Acara tidak langsung dimulai, kami harus menunggu sekitar satu jam. Sebelumnya, tentu kami di-briefing dulu. Ada tim dari Indonesian Idol yang mengarahkan kami agar selama acara dimulai semua penonton harus fokus ke paggung karena kamera juga akan menyorot bagian penonton.
Setelah itu, kontestan dipanggil satu per satu untuk menyapa para pendukungnya terlebih dahulu. Setiap kontestan mengarahkan pendukungnya menyanyikan yel-yel. Selain itu, sebelum satu kontestan tampil, tim Indonesian Idol sudah membocorkan siapa kontestannya beserta lagu yang dinyanyikan. Sehingga ketika pembawa acara (Daniel dan Sere) memanggil kontestan tersebut, para penonton sudah bisa meneriakkan namanya dengan heboh dan studio terlihat “hidup”.

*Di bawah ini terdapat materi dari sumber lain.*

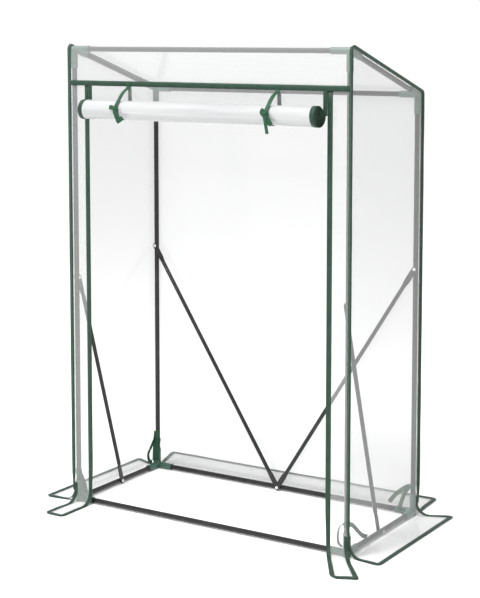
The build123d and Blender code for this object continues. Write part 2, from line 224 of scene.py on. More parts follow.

Saat itu, kami menonton top 12 Indonesian Idol jadi lumayan briefingnya sangat lama karena setiap kontestan harus menyapa dan menguji kekompakan pendukungnya. Indikatornya adalah saat menyanyikan yel-yel, mereka harus kompak. Pas pukul 21.00, acara dimulai. Daniel dan Sere pertama kali keluar menyapa penonton yang hadir di studio dan yang tidak menonton secara langsung. Setelah itu, barulah mereka memanggil juri satu per satu, mulai dari Anang Hermansyah, BCL, Maia Estianty, dan terakhir Ari Lasso. Satu studio bersorah, heboh, sesuai arahan.
Selain itu, briefing dilakukan tidak hanya sebelum acara dimulai, namun setiap jeda iklan. Tim Indonesial Idol akan mengingatkan para penonton untuk tetap heboh selama acara dimulai. Mereka juga akan menginformasikan siapa kontestan yang akan tampil dan lagu yang dibawakan. Jika lagunya sedih maka kami biasanya diminta menyalakan senter hp dan megangkatnya mengikuti irama lagu. Jika ada kontestan yang berhasil menggapai nada tinggi dan juri berdiri, maka seluruh penonton juga diminta untuk berdiri sambil bertempu tangan.
Karena kondisi studio yang sangat dingin dan kami tidak membawa persiapan jaket, kami memutuskan untuk pulang lebih awal. Ternyata bisa pulang sebelum acara selesai.
Pada akhirnya, saya bisa mewujudkan imajinasi saya saat kecil dan dapat merasakan secara langsung menjadi penonton Indonesian Idol, meski wajah tidak tersorot kamera.